• _Stored rows_
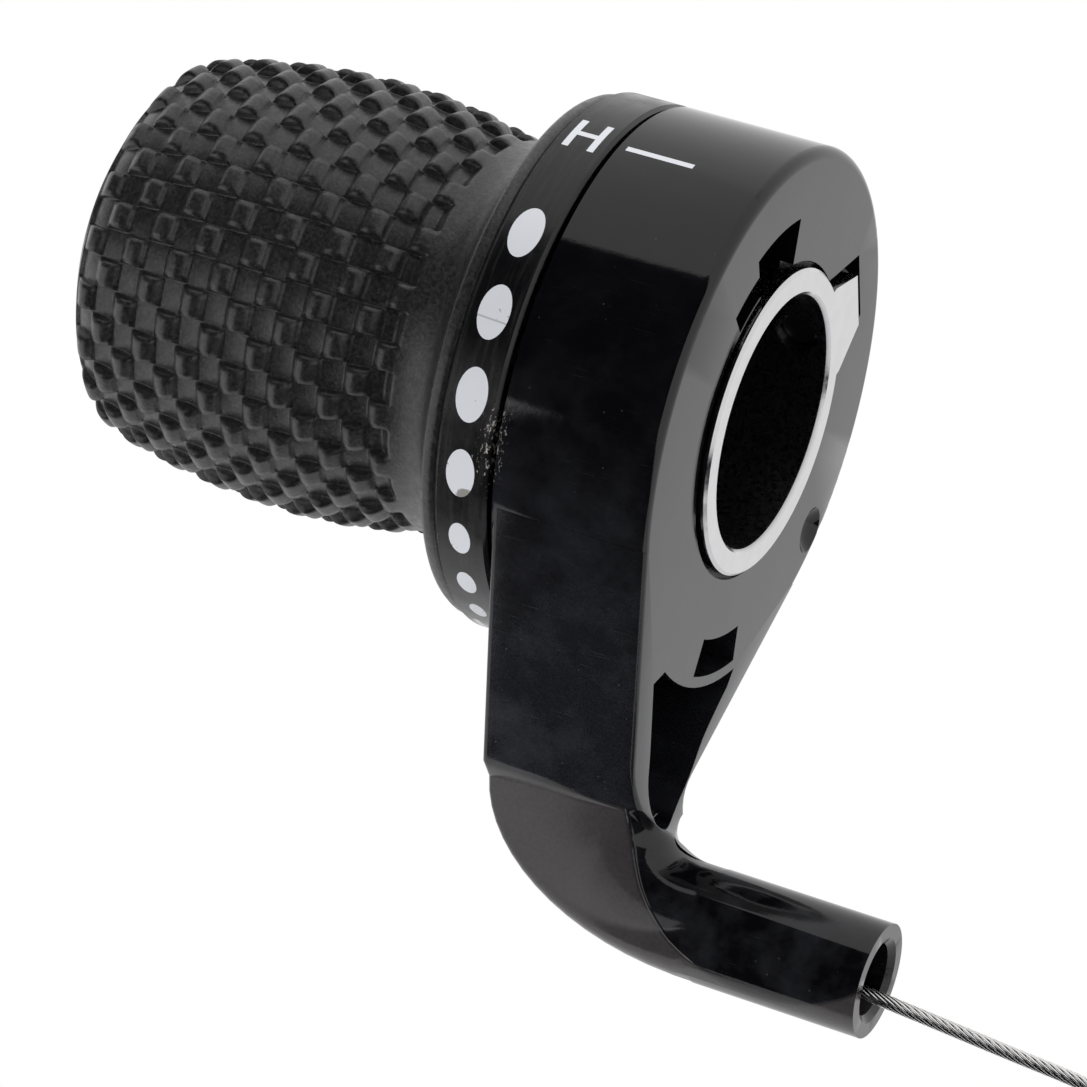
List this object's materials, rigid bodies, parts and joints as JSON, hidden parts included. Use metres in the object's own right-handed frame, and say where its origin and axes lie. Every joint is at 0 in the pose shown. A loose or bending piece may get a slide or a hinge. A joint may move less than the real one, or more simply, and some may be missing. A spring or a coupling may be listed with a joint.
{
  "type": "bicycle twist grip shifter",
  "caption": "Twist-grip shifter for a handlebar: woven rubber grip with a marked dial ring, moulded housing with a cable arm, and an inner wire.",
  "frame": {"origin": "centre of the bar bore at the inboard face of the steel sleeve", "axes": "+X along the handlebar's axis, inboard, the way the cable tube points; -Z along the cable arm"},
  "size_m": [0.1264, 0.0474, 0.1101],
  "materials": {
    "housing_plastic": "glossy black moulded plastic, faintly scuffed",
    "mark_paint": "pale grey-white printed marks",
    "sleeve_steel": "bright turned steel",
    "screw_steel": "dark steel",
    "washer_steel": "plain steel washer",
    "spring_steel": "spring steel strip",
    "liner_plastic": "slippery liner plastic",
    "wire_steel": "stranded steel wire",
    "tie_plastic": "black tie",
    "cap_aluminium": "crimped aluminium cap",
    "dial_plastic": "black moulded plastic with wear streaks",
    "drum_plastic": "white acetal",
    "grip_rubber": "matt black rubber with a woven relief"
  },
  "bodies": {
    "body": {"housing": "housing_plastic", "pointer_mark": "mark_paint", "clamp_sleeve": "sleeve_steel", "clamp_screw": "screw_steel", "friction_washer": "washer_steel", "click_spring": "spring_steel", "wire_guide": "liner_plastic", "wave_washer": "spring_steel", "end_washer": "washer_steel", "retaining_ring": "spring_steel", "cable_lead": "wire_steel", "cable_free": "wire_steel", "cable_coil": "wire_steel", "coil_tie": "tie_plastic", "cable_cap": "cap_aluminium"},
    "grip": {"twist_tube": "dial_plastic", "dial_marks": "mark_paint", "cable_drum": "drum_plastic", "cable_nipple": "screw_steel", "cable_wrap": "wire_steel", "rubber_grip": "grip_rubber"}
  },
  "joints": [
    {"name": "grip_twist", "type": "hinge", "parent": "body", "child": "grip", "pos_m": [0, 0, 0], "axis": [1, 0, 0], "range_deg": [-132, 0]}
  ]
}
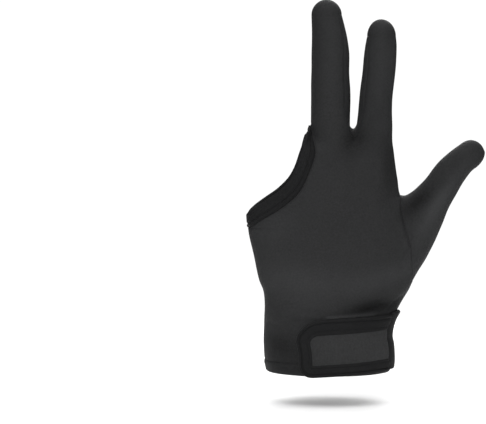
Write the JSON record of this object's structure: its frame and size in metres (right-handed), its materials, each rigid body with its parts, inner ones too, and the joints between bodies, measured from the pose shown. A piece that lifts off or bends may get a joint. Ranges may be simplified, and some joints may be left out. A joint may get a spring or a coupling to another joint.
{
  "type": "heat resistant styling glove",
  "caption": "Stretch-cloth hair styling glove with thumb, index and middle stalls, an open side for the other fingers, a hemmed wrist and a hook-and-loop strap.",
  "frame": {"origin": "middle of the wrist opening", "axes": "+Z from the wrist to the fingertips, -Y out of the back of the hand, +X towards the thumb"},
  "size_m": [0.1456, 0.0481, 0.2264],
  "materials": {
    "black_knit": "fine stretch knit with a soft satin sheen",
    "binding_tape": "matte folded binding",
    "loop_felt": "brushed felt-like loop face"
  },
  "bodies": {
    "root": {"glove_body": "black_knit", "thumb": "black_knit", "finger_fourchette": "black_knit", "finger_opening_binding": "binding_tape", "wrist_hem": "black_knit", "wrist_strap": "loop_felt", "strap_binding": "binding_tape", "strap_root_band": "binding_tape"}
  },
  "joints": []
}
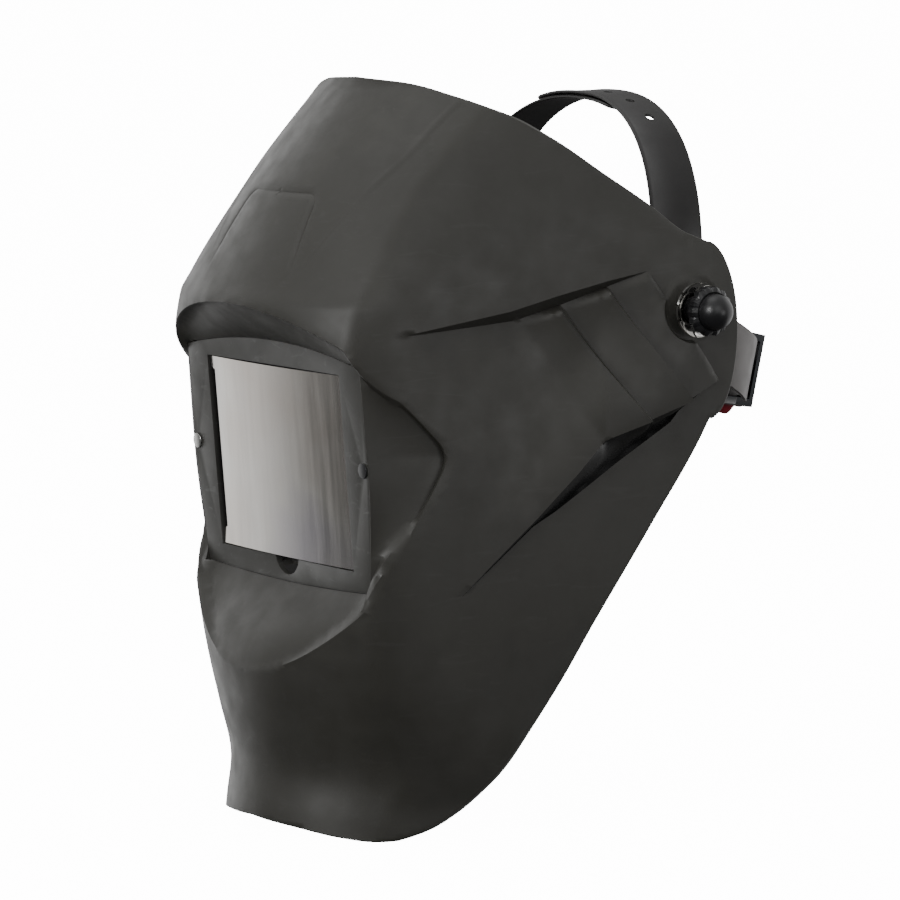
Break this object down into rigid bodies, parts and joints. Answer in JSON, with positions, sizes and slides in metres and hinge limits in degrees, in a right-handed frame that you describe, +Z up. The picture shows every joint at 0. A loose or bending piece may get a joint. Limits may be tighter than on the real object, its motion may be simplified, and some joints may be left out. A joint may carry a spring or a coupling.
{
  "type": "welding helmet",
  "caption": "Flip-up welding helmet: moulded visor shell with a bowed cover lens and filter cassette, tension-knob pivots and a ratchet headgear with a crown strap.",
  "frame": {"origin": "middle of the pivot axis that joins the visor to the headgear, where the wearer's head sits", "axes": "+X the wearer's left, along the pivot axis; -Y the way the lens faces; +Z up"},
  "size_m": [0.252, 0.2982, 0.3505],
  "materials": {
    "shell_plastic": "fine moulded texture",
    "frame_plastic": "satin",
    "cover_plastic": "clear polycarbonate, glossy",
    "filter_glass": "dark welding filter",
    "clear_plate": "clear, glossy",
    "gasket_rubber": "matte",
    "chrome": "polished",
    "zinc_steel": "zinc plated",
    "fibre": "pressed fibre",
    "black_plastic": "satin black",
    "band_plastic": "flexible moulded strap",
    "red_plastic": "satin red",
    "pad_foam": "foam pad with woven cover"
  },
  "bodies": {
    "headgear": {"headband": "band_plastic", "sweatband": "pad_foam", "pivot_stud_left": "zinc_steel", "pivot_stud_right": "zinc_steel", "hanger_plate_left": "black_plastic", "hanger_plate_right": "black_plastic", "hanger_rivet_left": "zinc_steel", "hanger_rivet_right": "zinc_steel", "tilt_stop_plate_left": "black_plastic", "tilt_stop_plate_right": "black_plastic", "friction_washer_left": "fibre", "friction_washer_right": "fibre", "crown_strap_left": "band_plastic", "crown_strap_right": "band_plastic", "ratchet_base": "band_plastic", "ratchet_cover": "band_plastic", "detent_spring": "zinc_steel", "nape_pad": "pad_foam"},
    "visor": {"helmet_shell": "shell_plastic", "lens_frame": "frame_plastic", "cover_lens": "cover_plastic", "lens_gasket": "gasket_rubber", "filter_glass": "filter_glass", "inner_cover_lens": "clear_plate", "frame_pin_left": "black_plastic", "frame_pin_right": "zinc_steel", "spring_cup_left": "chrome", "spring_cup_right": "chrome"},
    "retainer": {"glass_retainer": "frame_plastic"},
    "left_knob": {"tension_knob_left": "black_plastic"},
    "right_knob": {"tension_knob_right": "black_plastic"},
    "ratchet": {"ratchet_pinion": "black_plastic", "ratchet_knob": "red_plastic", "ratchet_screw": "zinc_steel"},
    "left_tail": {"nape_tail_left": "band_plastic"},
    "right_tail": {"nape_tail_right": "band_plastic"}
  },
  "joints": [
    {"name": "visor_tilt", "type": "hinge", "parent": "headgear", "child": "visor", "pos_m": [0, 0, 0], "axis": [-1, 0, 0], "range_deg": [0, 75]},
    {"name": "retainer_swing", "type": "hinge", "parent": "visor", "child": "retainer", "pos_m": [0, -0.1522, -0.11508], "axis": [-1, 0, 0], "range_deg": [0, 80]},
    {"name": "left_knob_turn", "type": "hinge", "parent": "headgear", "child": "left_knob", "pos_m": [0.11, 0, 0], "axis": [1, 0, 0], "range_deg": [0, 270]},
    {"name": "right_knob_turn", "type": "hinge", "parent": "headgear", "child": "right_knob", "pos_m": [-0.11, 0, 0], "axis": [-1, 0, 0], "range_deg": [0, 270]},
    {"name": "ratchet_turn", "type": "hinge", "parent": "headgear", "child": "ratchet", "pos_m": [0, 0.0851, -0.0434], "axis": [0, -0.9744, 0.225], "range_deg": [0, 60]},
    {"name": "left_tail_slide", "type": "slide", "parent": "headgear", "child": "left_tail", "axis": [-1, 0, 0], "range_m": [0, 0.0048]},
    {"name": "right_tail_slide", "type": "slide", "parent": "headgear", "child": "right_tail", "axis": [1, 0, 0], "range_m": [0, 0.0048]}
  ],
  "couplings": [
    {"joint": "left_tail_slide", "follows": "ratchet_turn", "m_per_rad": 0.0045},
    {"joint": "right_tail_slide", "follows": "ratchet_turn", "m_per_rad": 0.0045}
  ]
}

• _Short task_
Repeat each record in full; every line must match exactly.

• _Reply_
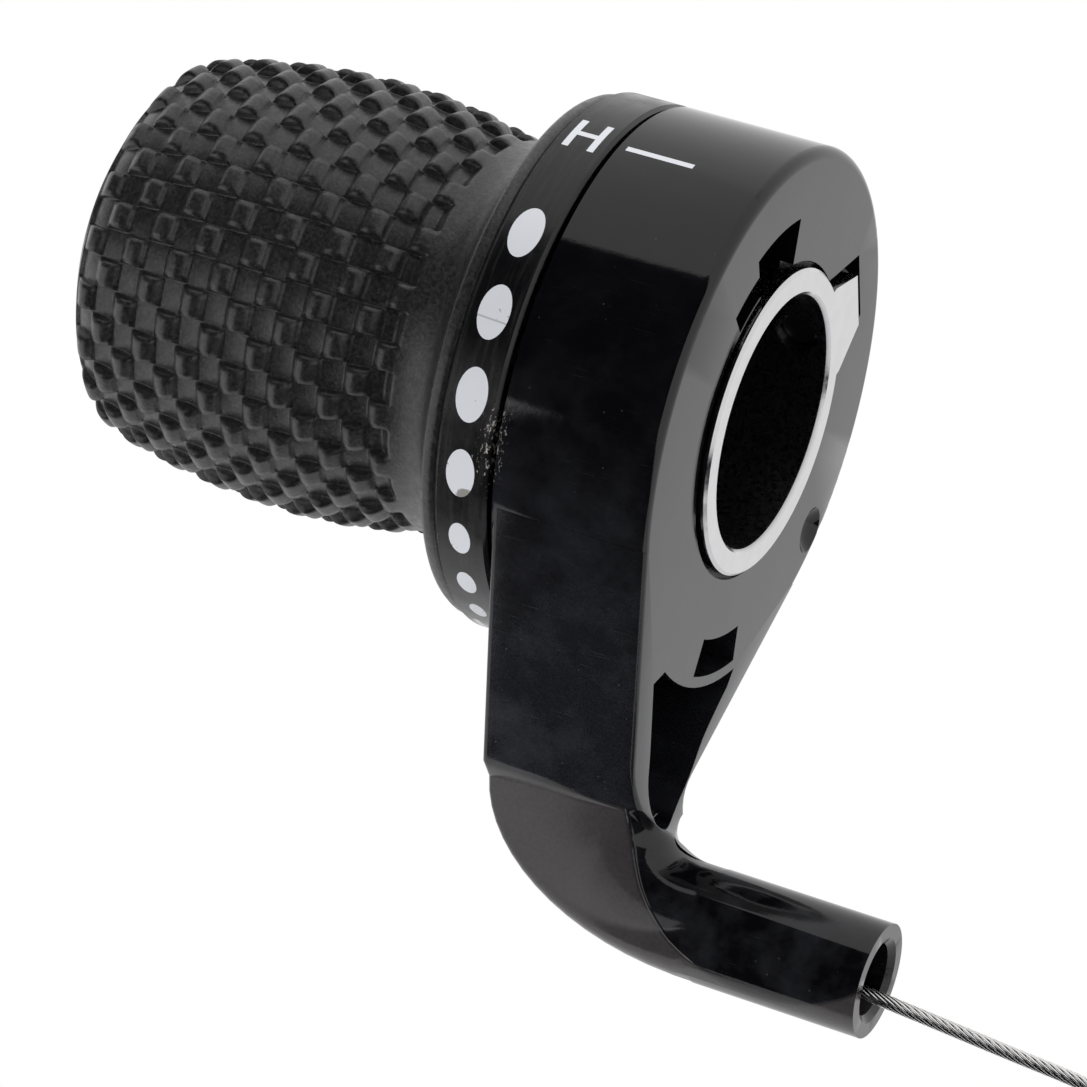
List this object's materials, rigid bodies, parts and joints as JSON, hidden parts included. Use metres in the object's own right-handed frame, and say where its origin and axes lie. Every joint is at 0 in the pose shown. A loose or bending piece may get a slide or a hinge. A joint may move less than the real one, or more simply, and some may be missing. A spring or a coupling may be listed with a joint.
{
  "type": "bicycle twist grip shifter",
  "caption": "Twist-grip shifter for a handlebar: woven rubber grip with a marked dial ring, moulded housing with a cable arm, and an inner wire.",
  "frame": {"origin": "centre of the bar bore at the inboard face of the steel sleeve", "axes": "+X along the handlebar's axis, inboard, the way the cable tube points; -Z along the cable arm"},
  "size_m": [0.1264, 0.0474, 0.1101],
  "materials": {
    "housing_plastic": "glossy black moulded plastic, faintly scuffed",
    "mark_paint": "pale grey-white printed marks",
    "sleeve_steel": "bright turned steel",
    "screw_steel": "dark steel",
    "washer_steel": "plain steel washer",
    "spring_steel": "spring steel strip",
    "liner_plastic": "slippery liner plastic",
    "wire_steel": "stranded steel wire",
    "tie_plastic": "black tie",
    "cap_aluminium": "crimped aluminium cap",
    "dial_plastic": "black moulded plastic with wear streaks",
    "drum_plastic": "white acetal",
    "grip_rubber": "matt black rubber with a woven relief"
  },
  "bodies": {
    "body": {"housing": "housing_plastic", "pointer_mark": "mark_paint", "clamp_sleeve": "sleeve_steel", "clamp_screw": "screw_steel", "friction_washer": "washer_steel", "click_spring": "spring_steel", "wire_guide": "liner_plastic", "wave_washer": "spring_steel", "end_washer": "washer_steel", "retaining_ring": "spring_steel", "cable_lead": "wire_steel", "cable_free": "wire_steel", "cable_coil": "wire_steel", "coil_tie": "tie_plastic", "cable_cap": "cap_aluminium"},
    "grip": {"twist_tube": "dial_plastic", "dial_marks": "mark_paint", "cable_drum": "drum_plastic", "cable_nipple": "screw_steel", "cable_wrap": "wire_steel", "rubber_grip": "grip_rubber"}
  },
  "joints": [
    {"name": "grip_twist", "type": "hinge", "parent": "body", "child": "grip", "pos_m": [0, 0, 0], "axis": [1, 0, 0], "range_deg": [-132, 0]}
  ]
}
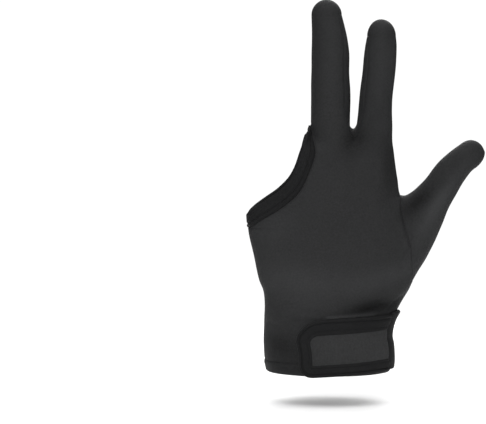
Write the JSON record of this object's structure: its frame and size in metres (right-handed), its materials, each rigid body with its parts, inner ones too, and the joints between bodies, measured from the pose shown. A piece that lifts off or bends may get a joint. Ranges may be simplified, and some joints may be left out. A joint may get a spring or a coupling to another joint.
{
  "type": "heat resistant styling glove",
  "caption": "Stretch-cloth hair styling glove with thumb, index and middle stalls, an open side for the other fingers, a hemmed wrist and a hook-and-loop strap.",
  "frame": {"origin": "middle of the wrist opening", "axes": "+Z from the wrist to the fingertips, -Y out of the back of the hand, +X towards the thumb"},
  "size_m": [0.1456, 0.0481, 0.2264],
  "materials": {
    "black_knit": "fine stretch knit with a soft satin sheen",
    "binding_tape": "matte folded binding",
    "loop_felt": "brushed felt-like loop face"
  },
  "bodies": {
    "root": {"glove_body": "black_knit", "thumb": "black_knit", "finger_fourchette": "black_knit", "finger_opening_binding": "binding_tape", "wrist_hem": "black_knit", "wrist_strap": "loop_felt", "strap_binding": "binding_tape", "strap_root_band": "binding_tape"}
  },
  "joints": []
}
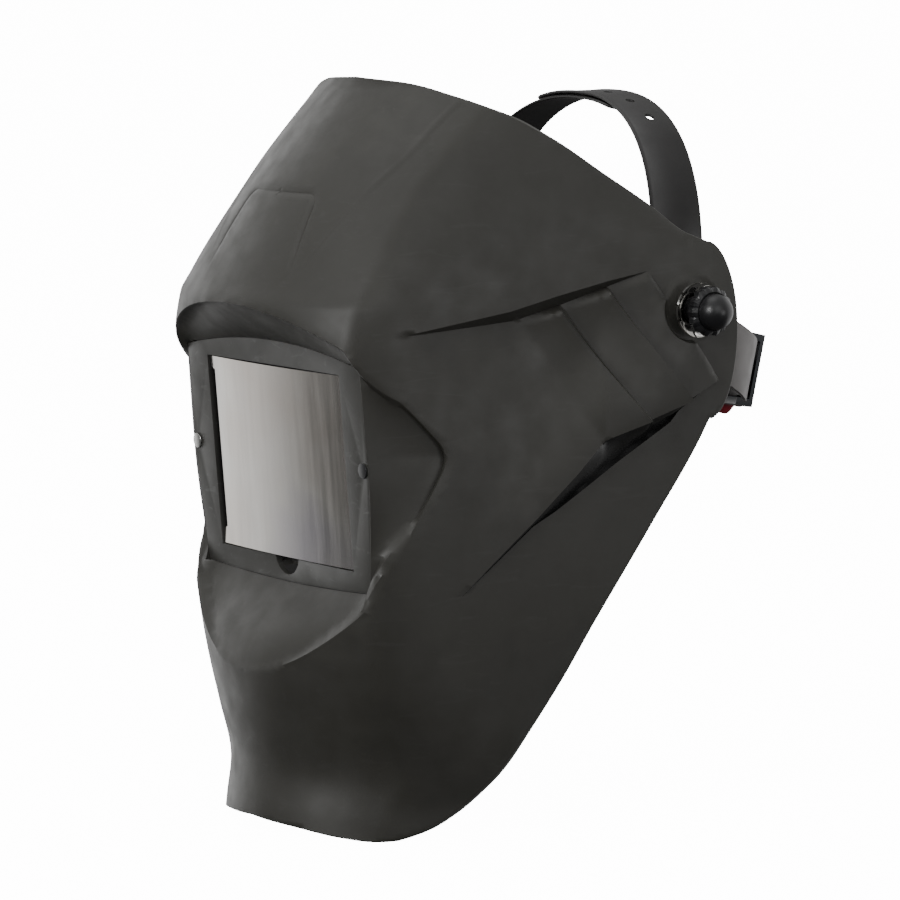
Break this object down into rigid bodies, parts and joints. Answer in JSON, with positions, sizes and slides in metres and hinge limits in degrees, in a right-handed frame that you describe, +Z up. The picture shows every joint at 0. A loose or bending piece may get a joint. Limits may be tighter than on the real object, its motion may be simplified, and some joints may be left out. A joint may carry a spring or a coupling.
{
  "type": "welding helmet",
  "caption": "Flip-up welding helmet: moulded visor shell with a bowed cover lens and filter cassette, tension-knob pivots and a ratchet headgear with a crown strap.",
  "frame": {"origin": "middle of the pivot axis that joins the visor to the headgear, where the wearer's head sits", "axes": "+X the wearer's left, along the pivot axis; -Y the way the lens faces; +Z up"},
  "size_m": [0.252, 0.2982, 0.3505],
  "materials": {
    "shell_plastic": "fine moulded texture",
    "frame_plastic": "satin",
    "cover_plastic": "clear polycarbonate, glossy",
    "filter_glass": "dark welding filter",
    "clear_plate": "clear, glossy",
    "gasket_rubber": "matte",
    "chrome": "polished",
    "zinc_steel": "zinc plated",
    "fibre": "pressed fibre",
    "black_plastic": "satin black",
    "band_plastic": "flexible moulded strap",
    "red_plastic": "satin red",
    "pad_foam": "foam pad with woven cover"
  },
  "bodies": {
    "headgear": {"headband": "band_plastic", "sweatband": "pad_foam", "pivot_stud_left": "zinc_steel", "pivot_stud_right": "zinc_steel", "hanger_plate_left": "black_plastic", "hanger_plate_right": "black_plastic", "hanger_rivet_left": "zinc_steel", "hanger_rivet_right": "zinc_steel", "tilt_stop_plate_left": "black_plastic", "tilt_stop_plate_right": "black_plastic", "friction_washer_left": "fibre", "friction_washer_right": "fibre", "crown_strap_left": "band_plastic", "crown_strap_right": "band_plastic", "ratchet_base": "band_plastic", "ratchet_cover": "band_plastic", "detent_spring": "zinc_steel", "nape_pad": "pad_foam"},
    "visor": {"helmet_shell": "shell_plastic", "lens_frame": "frame_plastic", "cover_lens": "cover_plastic", "lens_gasket": "gasket_rubber", "filter_glass": "filter_glass", "inner_cover_lens": "clear_plate", "frame_pin_left": "black_plastic", "frame_pin_right": "zinc_steel", "spring_cup_left": "chrome", "spring_cup_right": "chrome"},
    "retainer": {"glass_retainer": "frame_plastic"},
    "left_knob": {"tension_knob_left": "black_plastic"},
    "right_knob": {"tension_knob_right": "black_plastic"},
    "ratchet": {"ratchet_pinion": "black_plastic", "ratchet_knob": "red_plastic", "ratchet_screw": "zinc_steel"},
    "left_tail": {"nape_tail_left": "band_plastic"},
    "right_tail": {"nape_tail_right": "band_plastic"}
  },
  "joints": [
    {"name": "visor_tilt", "type": "hinge", "parent": "headgear", "child": "visor", "pos_m": [0, 0, 0], "axis": [-1, 0, 0], "range_deg": [0, 75]},
    {"name": "retainer_swing", "type": "hinge", "parent": "visor", "child": "retainer", "pos_m": [0, -0.1522, -0.11508], "axis": [-1, 0, 0], "range_deg": [0, 80]},
    {"name": "left_knob_turn", "type": "hinge", "parent": "headgear", "child": "left_knob", "pos_m": [0.11, 0, 0], "axis": [1, 0, 0], "range_deg": [0, 270]},
    {"name": "right_knob_turn", "type": "hinge", "parent": "headgear", "child": "right_knob", "pos_m": [-0.11, 0, 0], "axis": [-1, 0, 0], "range_deg": [0, 270]},
    {"name": "ratchet_turn", "type": "hinge", "parent": "headgear", "child": "ratchet", "pos_m": [0, 0.0851, -0.0434], "axis": [0, -0.9744, 0.225], "range_deg": [0, 60]},
    {"name": "left_tail_slide", "type": "slide", "parent": "headgear", "child": "left_tail", "axis": [-1, 0, 0], "range_m": [0, 0.0048]},
    {"name": "right_tail_slide", "type": "slide", "parent": "headgear", "child": "right_tail", "axis": [1, 0, 0], "range_m": [0, 0.0048]}
  ],
  "couplings": [
    {"joint": "left_tail_slide", "follows": "ratchet_turn", "m_per_rad": 0.0045},
    {"joint": "right_tail_slide", "follows": "ratchet_turn", "m_per_rad": 0.0045}
  ]
}